SET TASK:
Stop after the line containing "const HOLE_CHAMFER = 0.2;": print each line exactly from the first line of the listing up to that point.

>> start

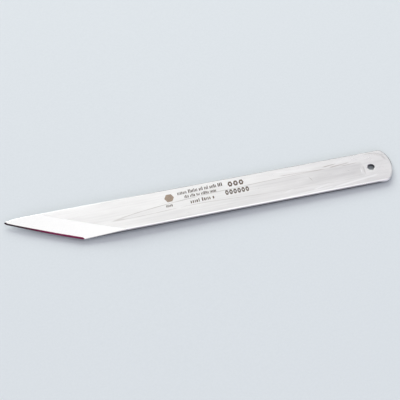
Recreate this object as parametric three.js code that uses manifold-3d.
// A bookbinder's paring knife: one flat bar of tool steel with a skewed cutting edge, ground from
// the upper face only, a rounded grip end and a hole to hang it by. A bead of lacquer guards the edge.
// Millimetres. X runs along the bar, from the point to the grip end; Y runs across it; Z is up.
// The origin is the middle of the flat back, which lies on Z = 0.

import * as THREE from "three";
import { mergeVertices } from "three/addons/utils/BufferGeometryUtils.js";
import Module from "manifold-3d";

const wasm = await Module();
wasm.setup();

// ---- Driving dimensions ----

// The bar.
const LENGTH = 235;
const WIDTH = 22;
const THICKNESS = 2;
const FACE_CHAMFER = 0.45; // round the upper face
const END_RADIUS = 15.5; // the shallow arc of the grip end
const END_CORNER_RADIUS = 4.4; // where that arc meets the long sides

// The hanging hole.
const HOLE_RADIUS = 2.1;
const HOLE_FROM_END = 12.9;
const HOLE_CHAMFER = 0.2;

// The cutting edge.
const HEEL_X = -72.7; // where the edge leaves the near long side
const EDGE_ANGLE = THREE.MathUtils.degToRad(24.43); // between the edge's chord and the bar
const EDGE_CROWN = 0.4; // how far the edge bows out from its chord
const EDGE_CHORDS = 6; // straight cuts that follow the bow
const BEVEL_WIDTH = 9.9; // from the edge to the ridge, square to the edge
const NOSE_RADIUS = 0.7; // the blunt point
const SPINE_DROP_RADIUS = 34; // the far side curves down to the point on this radius

// The lacquer bead, seen square to the edge.
const BEAD_AHEAD = 0.3; // how far it stands out in front of the edge
const BEAD_REACH = 0.55; // how far it reaches up the bevel
const BEAD_SKIN = 0.1; // its thickness at its upper rim
const BEAD_CREST = 0.26; // how high its rounded top is drawn over the edge
const BEAD_CLEARANCE = 0.04; // from the steel, all the way along
const BEAD_HEEL_GAP = 0.8; // bare edge left at the heel

// How finely the arcs are cut.
const ARC_DIVISIONS = 12;
const HOLE_DIVISIONS = 48;

// ---- Places worked out from them ----

const halfLength = LENGTH / 2;
const halfWidth = WIDTH / 2;
const bevelAngle = Math.atan2(THICKNESS, BEVEL_WIDTH);
const farTooBig = 2 * LENGTH; // the size of a block that stands for everything beyond a plane

// The edge's chord runs from the heel to the level of the point.
const alongEdge = new THREE.Vector2(-Math.cos(EDGE_ANGLE), Math.sin(EDGE_ANGLE));
const intoSteel = new THREE.Vector2(Math.sin(EDGE_ANGLE), Math.cos(EDGE_ANGLE));
const heel = new THREE.Vector2(HEEL_X, -halfWidth);
const chordLength = (HEEL_X + halfLength) / Math.cos(EDGE_ANGLE);

// The edge at a share of its chord, 0 at the heel and 1 at the point: a parabola bows it outwards.
function edgePoint(share) {
  const bow = EDGE_CROWN * 4 * share * (1 - share);
  return heel
    .clone()
    .addScaledVector(alongEdge, share * chordLength)
    .addScaledVector(intoSteel, -bow);
}

const edgePoints = Array.from({ length: EDGE_CHORDS + 1 }, (_, i) => edgePoint(i / EDGE_CHORDS));

// The nose circle touches the bar's far left end and the last cut of the edge.
const lastCut = edgePoints[EDGE_CHORDS].clone().sub(edgePoints[EDGE_CHORDS - 1]).normalize();
const lastInto = new THREE.Vector2(lastCut.y, -lastCut.x);
const noseX = -halfLength + NOSE_RADIUS;
const onLastCut = edgePoints[EDGE_CHORDS].clone().addScaledVector(lastInto, NOSE_RADIUS);
const noseY = onLastCut.y + ((noseX - onLastCut.x) * lastCut.y) / lastCut.x;
const nose = new THREE.Vector2(noseX, noseY);

// The spine's drop is an arc that leaves the far long side and runs into the nose circle.
const dropY = halfWidth - SPINE_DROP_RADIUS;
const dropReach = SPINE_DROP_RADIUS - NOSE_RADIUS;
const dropX = noseX + Math.sqrt(dropReach ** 2 - (noseY - dropY) ** 2);
const dropEndAngle = Math.atan2(noseY - dropY, noseX - dropX);

// The nose circle runs round to where the last cut touches it.
const noseEnd = nose.clone().addScaledVector(lastInto, -NOSE_RADIUS);
const noseEndAngle = 2 * Math.PI + Math.atan2(noseEnd.y - noseY, noseEnd.x - noseX);

// The grip end's corner circles touch a long side and the end arc.
const endCentreX = halfLength - END_RADIUS;
const cornerY = halfWidth - END_CORNER_RADIUS;
const cornerX = endCentreX + Math.sqrt((END_RADIUS - END_CORNER_RADIUS) ** 2 - cornerY ** 2);
const cornerAngle = Math.atan2(cornerY, cornerX - endCentreX);

// ---- Helpers ----

// A closed three.js geometry as a solid that can be cut.
function solid(geometry, matrix = new THREE.Matrix4()) {
  const plain = geometry.clone().applyMatrix4(matrix);
  plain.deleteAttribute("normal");
  plain.deleteAttribute("uv");
  const merged = mergeVertices(plain, 1e-4);
  const mesh = new wasm.Mesh({
    numProp: 3,
    vertProperties: merged.attributes.position.array,
    triVerts: new Uint32Array(merged.index.array),
  });
  return new wasm.Manifold(mesh);
}

// A cut solid as a three.js geometry again.
function geometryOf(cutSolid) {
  const mesh = cutSolid.getMesh();
  const geometry = new THREE.BufferGeometry();
  geometry.setAttribute("position", new THREE.BufferAttribute(mesh.vertProperties, 3));
  geometry.setIndex(new THREE.BufferAttribute(mesh.triVerts, 1));
  const faceted = geometry.toNonIndexed();
  faceted.computeVertexNormals();
  return faceted;
}

function named(name, geometry, colour, roughness, metalness) {
  const material = new THREE.MeshStandardMaterial({ color: colour, roughness, metalness });
  const mesh = new THREE.Mesh(geometry, material);
  mesh.name = name;
  return mesh;
}

// ---- The steel bar ----

// The bar's outline. It drops straight down from the nose, and the cuts of the edge take the rest.
function barOutline() {
  const shape = new THREE.Shape();
  shape.moveTo(noseEnd.x, -halfWidth);
  shape.lineTo(cornerX, -halfWidth);
  shape.absarc(cornerX, -cornerY, END_CORNER_RADIUS, -Math.PI / 2, -cornerAngle);
  shape.absarc(endCentreX, 0, END_RADIUS, -cornerAngle, cornerAngle);
  shape.absarc(cornerX, cornerY, END_CORNER_RADIUS, cornerAngle, Math.PI / 2);
  shape.absarc(dropX, dropY, SPINE_DROP_RADIUS, Math.PI / 2, dropEndAngle);
  shape.absarc(noseX, noseY, NOSE_RADIUS, dropEndAngle, noseEndAngle);
  shape.closePath();
  return shape;
}

// The bar before grinding: its upper rim is chamfered, its back is sharp and flat.
function bar() {
  const geometry = new THREE.ExtrudeGeometry(barOutline(), {
    depth: THICKNESS,
    bevelSize: FACE_CHAMFER,
    bevelThickness: FACE_CHAMFER,
    bevelOffset: -FACE_CHAMFER,
    bevelSegments: 1,
    curveSegments: ARC_DIVISIONS,
  });
  const lowered = new THREE.Matrix4().makeTranslation(0, 0, -FACE_CHAMFER);
  const belowBack = new THREE.BoxGeometry(farTooBig, farTooBig, THICKNESS);
  const under = new THREE.Matrix4().makeTranslation(0, 0, -THICKNESS / 2);
  return solid(geometry, lowered).subtract(solid(belowBack, under));
}

// All that lies above the bevel's plane, along one straight cut of the edge.
function bevelCut(from, to) {
  const cut = to.clone().sub(from).normalize();
  const backwards = new THREE.Vector3(-cut.x, -cut.y, 0);
  const rise = Math.sin(bevelAngle);
  const run = Math.cos(bevelAngle);
  const upBevel = new THREE.Vector3(cut.y * run, -cut.x * run, rise);
  const outOfBevel = new THREE.Vector3().crossVectors(backwards, upBevel);
  const block = new THREE.BoxGeometry(farTooBig, farTooBig, LENGTH).translate(0, 0, LENGTH / 2);
  const placed = new THREE.Matrix4().makeBasis(backwards, upBevel, outOfBevel);
  placed.setPosition(from.x, from.y, 0);
  return solid(block, placed);
}

// The hole's drill: a straight shank that widens at the upper face and runs past both faces.
function holeDrill() {
  const past = 1;
  const flare = HOLE_CHAMFER + past;
  const profile = [
    new THREE.Vector2(0, -past),
    new THREE.Vector2(HOLE_RADIUS, -past),
    new THREE.Vector2(HOLE_RADIUS, THICKNESS - HOLE_CHAMFER),
    new THREE.Vector2(HOLE_RADIUS + flare, THICKNESS + past),
    new THREE.Vector2(0, THICKNESS + past),
  ];
  const lathe = new THREE.LatheGeometry(profile, HOLE_DIVISIONS);
  const upright = new THREE.Matrix4().makeRotationX(Math.PI / 2);
  upright.setPosition(halfLength - HOLE_FROM_END, 0, 0);
  return solid(lathe, upright);
}

function bladeGeometry() {
  let steel = bar().subtract(holeDrill());
  for (let i = 0; i < EDGE_CHORDS; i += 1) {
    steel = steel.subtract(bevelCut(edgePoints[i], edgePoints[i + 1]));
  }
  return geometryOf(steel);
}

// ---- The lacquer bead ----

// Its section, square to the edge. A sweep along a level path turns a section's x to point down
// and its y to point out of the steel, so each point (into the steel, up) is turned the same way.
function beadSection() {
  const turned = (into, up) => [-up, -into];
  const rimFoot = BEAD_REACH * Math.tan(bevelAngle) + BEAD_CLEARANCE;
  const section = new THREE.Shape();
  section.moveTo(...turned(-BEAD_CLEARANCE, 0));
  section.lineTo(...turned(-BEAD_CLEARANCE, BEAD_CLEARANCE));
  section.lineTo(...turned(BEAD_REACH, rimFoot));
  section.lineTo(...turned(BEAD_REACH - BEAD_SKIN / 2, rimFoot + BEAD_SKIN));
  section.quadraticCurveTo(...turned(0, BEAD_CREST + BEAD_SKIN), ...turned(-BEAD_AHEAD, BEAD_SKIN));
  section.lineTo(...turned(-BEAD_AHEAD, 0));
  section.closePath();
  return section;
}

// Sweeps the section from the heel to where the nose begins.
function beadGeometry() {
  const start = edgePoints[0].clone().addScaledVector(alongEdge, BEAD_HEEL_GAP);
  const stops = [start, ...edgePoints.slice(1, EDGE_CHORDS), noseEnd];
  const path = new THREE.CurvePath();
  for (let i = 1; i < stops.length; i += 1) {
    const from = new THREE.Vector3(stops[i - 1].x, stops[i - 1].y, 0);
    const to = new THREE.Vector3(stops[i].x, stops[i].y, 0);
    path.add(new THREE.LineCurve3(from, to));
  }
  return new THREE.ExtrudeGeometry(beadSection(), {
    extrudePath: path,
    steps: 3 * EDGE_CHORDS,
    curveSegments: ARC_DIVISIONS / 2,
  });
}

// ---- The knife ----

const knife = new THREE.Group();
knife.add(named("blade", bladeGeometry(), 0xd2d2cf, 0.3, 1));
knife.add(named("edge_lacquer", beadGeometry(), 0x4a0d22, 0.25, 0));

export default knife;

>> end

ANSWER IN FULL:
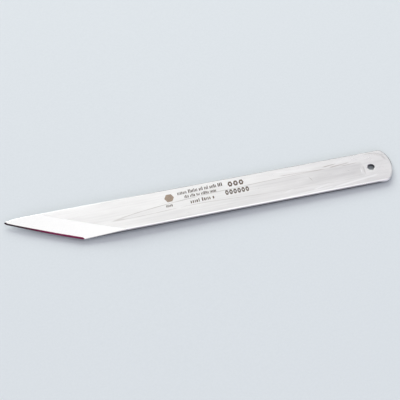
Recreate this object as parametric three.js code that uses manifold-3d.
// A bookbinder's paring knife: one flat bar of tool steel with a skewed cutting edge, ground from
// the upper face only, a rounded grip end and a hole to hang it by. A bead of lacquer guards the edge.
// Millimetres. X runs along the bar, from the point to the grip end; Y runs across it; Z is up.
// The origin is the middle of the flat back, which lies on Z = 0.

import * as THREE from "three";
import { mergeVertices } from "three/addons/utils/BufferGeometryUtils.js";
import Module from "manifold-3d";

const wasm = await Module();
wasm.setup();

// ---- Driving dimensions ----

// The bar.
const LENGTH = 235;
const WIDTH = 22;
const THICKNESS = 2;
const FACE_CHAMFER = 0.45; // round the upper face
const END_RADIUS = 15.5; // the shallow arc of the grip end
const END_CORNER_RADIUS = 4.4; // where that arc meets the long sides

// The hanging hole.
const HOLE_RADIUS = 2.1;
const HOLE_FROM_END = 12.9;
const HOLE_CHAMFER = 0.2;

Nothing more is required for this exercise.